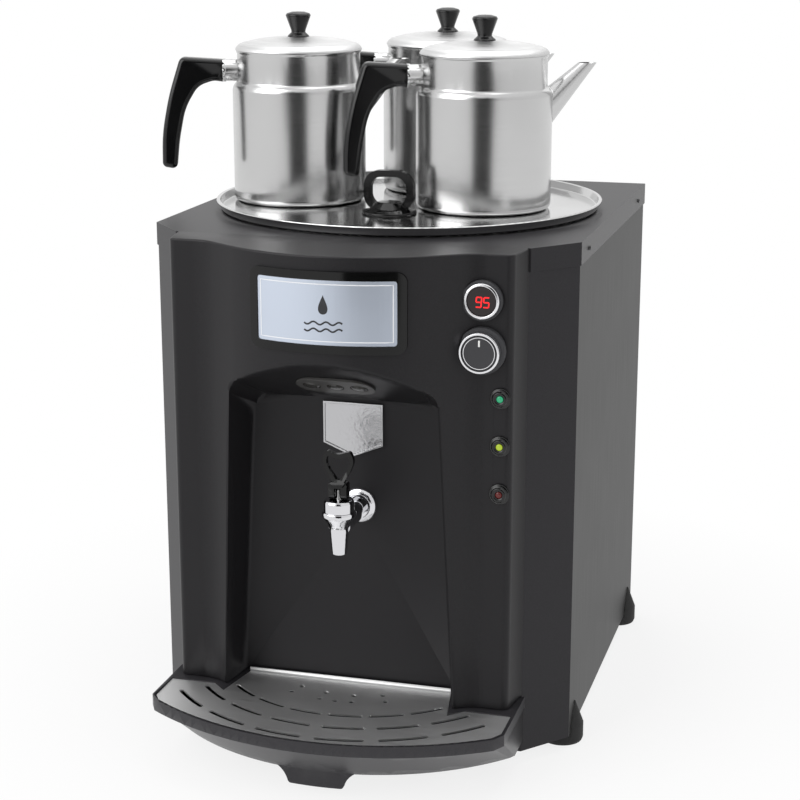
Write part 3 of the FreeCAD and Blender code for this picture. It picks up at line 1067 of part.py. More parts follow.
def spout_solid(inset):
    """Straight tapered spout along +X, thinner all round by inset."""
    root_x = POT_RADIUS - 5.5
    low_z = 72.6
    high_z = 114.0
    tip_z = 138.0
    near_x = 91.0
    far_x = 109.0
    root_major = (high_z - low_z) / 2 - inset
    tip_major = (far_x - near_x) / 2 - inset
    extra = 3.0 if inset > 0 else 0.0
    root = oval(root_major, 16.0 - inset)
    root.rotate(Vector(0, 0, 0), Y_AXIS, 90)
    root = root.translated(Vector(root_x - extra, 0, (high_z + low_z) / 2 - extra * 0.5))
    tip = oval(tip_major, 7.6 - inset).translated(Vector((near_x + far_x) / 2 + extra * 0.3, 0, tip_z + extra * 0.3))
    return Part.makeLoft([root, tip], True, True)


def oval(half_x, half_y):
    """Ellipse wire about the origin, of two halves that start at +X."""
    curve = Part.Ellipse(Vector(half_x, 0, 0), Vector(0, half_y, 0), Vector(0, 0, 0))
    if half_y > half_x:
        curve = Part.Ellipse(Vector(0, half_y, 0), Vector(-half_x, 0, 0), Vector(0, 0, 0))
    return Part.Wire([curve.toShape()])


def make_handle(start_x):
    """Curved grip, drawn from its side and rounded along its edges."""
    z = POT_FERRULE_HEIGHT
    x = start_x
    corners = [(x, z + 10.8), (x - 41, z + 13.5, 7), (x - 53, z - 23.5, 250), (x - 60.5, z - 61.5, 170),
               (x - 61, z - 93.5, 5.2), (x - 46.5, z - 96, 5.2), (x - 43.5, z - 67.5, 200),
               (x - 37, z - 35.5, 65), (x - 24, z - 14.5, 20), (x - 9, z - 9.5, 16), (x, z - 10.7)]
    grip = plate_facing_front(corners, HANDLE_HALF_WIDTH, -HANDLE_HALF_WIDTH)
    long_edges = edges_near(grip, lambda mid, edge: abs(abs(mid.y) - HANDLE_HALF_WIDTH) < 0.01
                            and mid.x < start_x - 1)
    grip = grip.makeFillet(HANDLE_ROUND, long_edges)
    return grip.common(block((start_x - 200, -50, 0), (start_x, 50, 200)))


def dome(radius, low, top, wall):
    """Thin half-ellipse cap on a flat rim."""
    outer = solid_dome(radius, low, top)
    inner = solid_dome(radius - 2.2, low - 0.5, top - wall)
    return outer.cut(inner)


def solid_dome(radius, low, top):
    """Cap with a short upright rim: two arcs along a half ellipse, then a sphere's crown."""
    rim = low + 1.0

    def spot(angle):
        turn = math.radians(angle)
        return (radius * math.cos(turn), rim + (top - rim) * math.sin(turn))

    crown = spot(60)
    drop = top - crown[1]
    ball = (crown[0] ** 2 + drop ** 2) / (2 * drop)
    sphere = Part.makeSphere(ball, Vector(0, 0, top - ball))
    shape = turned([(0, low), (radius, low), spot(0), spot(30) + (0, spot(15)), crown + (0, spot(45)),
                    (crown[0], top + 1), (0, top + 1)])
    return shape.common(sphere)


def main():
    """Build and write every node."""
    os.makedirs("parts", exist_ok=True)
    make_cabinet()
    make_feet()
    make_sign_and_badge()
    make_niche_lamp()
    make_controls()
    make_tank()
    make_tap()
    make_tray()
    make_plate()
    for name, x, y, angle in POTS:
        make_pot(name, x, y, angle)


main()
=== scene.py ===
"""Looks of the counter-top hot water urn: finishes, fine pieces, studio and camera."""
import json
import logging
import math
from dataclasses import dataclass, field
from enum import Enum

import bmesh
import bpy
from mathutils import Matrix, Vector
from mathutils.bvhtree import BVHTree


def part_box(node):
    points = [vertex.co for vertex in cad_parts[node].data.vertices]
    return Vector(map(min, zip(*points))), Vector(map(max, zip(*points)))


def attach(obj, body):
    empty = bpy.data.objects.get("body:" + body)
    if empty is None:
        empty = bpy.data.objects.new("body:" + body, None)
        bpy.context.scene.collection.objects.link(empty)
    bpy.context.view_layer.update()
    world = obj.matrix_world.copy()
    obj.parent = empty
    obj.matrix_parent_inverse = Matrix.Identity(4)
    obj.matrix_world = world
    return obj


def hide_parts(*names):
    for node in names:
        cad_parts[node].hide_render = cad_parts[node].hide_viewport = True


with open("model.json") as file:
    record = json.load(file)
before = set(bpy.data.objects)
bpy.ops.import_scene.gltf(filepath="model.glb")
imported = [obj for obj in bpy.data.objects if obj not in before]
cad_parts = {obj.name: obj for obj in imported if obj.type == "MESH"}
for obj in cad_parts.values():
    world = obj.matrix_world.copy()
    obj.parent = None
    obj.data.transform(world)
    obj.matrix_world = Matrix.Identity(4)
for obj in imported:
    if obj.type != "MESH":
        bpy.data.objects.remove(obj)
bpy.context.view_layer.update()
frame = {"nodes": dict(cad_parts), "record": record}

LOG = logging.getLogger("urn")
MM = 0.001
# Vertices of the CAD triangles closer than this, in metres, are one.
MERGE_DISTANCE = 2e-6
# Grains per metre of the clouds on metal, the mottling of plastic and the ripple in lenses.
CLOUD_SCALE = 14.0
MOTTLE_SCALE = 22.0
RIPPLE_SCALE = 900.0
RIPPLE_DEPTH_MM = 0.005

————

Problem details. Return exactly the opening lines of the listing above, ending with the line that has "return outer.cut(inner)".

Completed exercise.
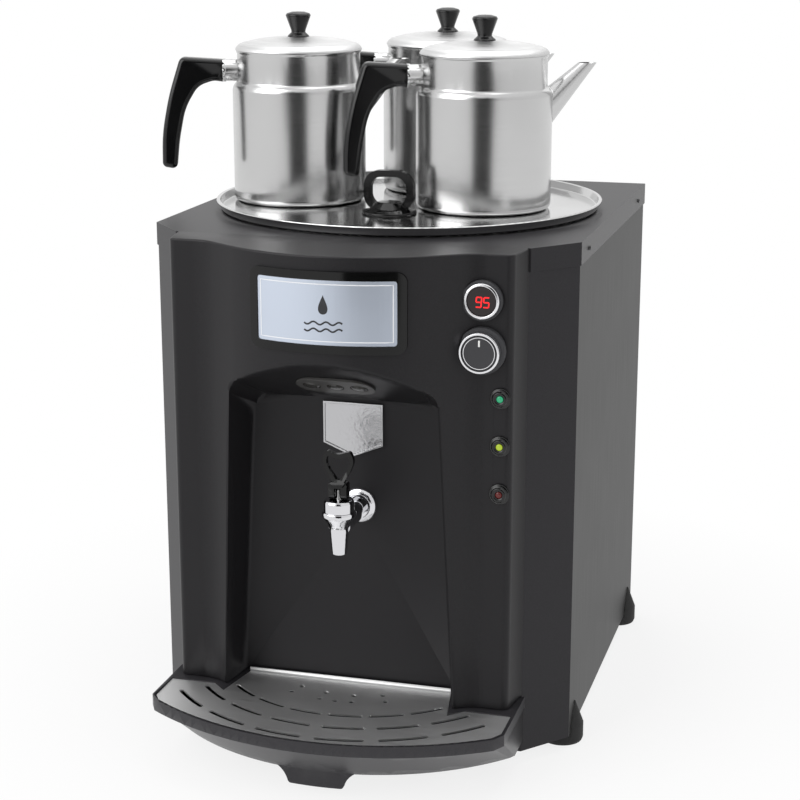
Write part 3 of the FreeCAD and Blender code for this picture. It picks up at line 1067 of part.py. More parts follow.
def spout_solid(inset):
    """Straight tapered spout along +X, thinner all round by inset."""
    root_x = POT_RADIUS - 5.5
    low_z = 72.6
    high_z = 114.0
    tip_z = 138.0
    near_x = 91.0
    far_x = 109.0
    root_major = (high_z - low_z) / 2 - inset
    tip_major = (far_x - near_x) / 2 - inset
    extra = 3.0 if inset > 0 else 0.0
    root = oval(root_major, 16.0 - inset)
    root.rotate(Vector(0, 0, 0), Y_AXIS, 90)
    root = root.translated(Vector(root_x - extra, 0, (high_z + low_z) / 2 - extra * 0.5))
    tip = oval(tip_major, 7.6 - inset).translated(Vector((near_x + far_x) / 2 + extra * 0.3, 0, tip_z + extra * 0.3))
    return Part.makeLoft([root, tip], True, True)


def oval(half_x, half_y):
    """Ellipse wire about the origin, of two halves that start at +X."""
    curve = Part.Ellipse(Vector(half_x, 0, 0), Vector(0, half_y, 0), Vector(0, 0, 0))
    if half_y > half_x:
        curve = Part.Ellipse(Vector(0, half_y, 0), Vector(-half_x, 0, 0), Vector(0, 0, 0))
    return Part.Wire([curve.toShape()])


def make_handle(start_x):
    """Curved grip, drawn from its side and rounded along its edges."""
    z = POT_FERRULE_HEIGHT
    x = start_x
    corners = [(x, z + 10.8), (x - 41, z + 13.5, 7), (x - 53, z - 23.5, 250), (x - 60.5, z - 61.5, 170),
               (x - 61, z - 93.5, 5.2), (x - 46.5, z - 96, 5.2), (x - 43.5, z - 67.5, 200),
               (x - 37, z - 35.5, 65), (x - 24, z - 14.5, 20), (x - 9, z - 9.5, 16), (x, z - 10.7)]
    grip = plate_facing_front(corners, HANDLE_HALF_WIDTH, -HANDLE_HALF_WIDTH)
    long_edges = edges_near(grip, lambda mid, edge: abs(abs(mid.y) - HANDLE_HALF_WIDTH) < 0.01
                            and mid.x < start_x - 1)
    grip = grip.makeFillet(HANDLE_ROUND, long_edges)
    return grip.common(block((start_x - 200, -50, 0), (start_x, 50, 200)))


def dome(radius, low, top, wall):
    """Thin half-ellipse cap on a flat rim."""
    outer = solid_dome(radius, low, top)
    inner = solid_dome(radius - 2.2, low - 0.5, top - wall)
    return outer.cut(inner)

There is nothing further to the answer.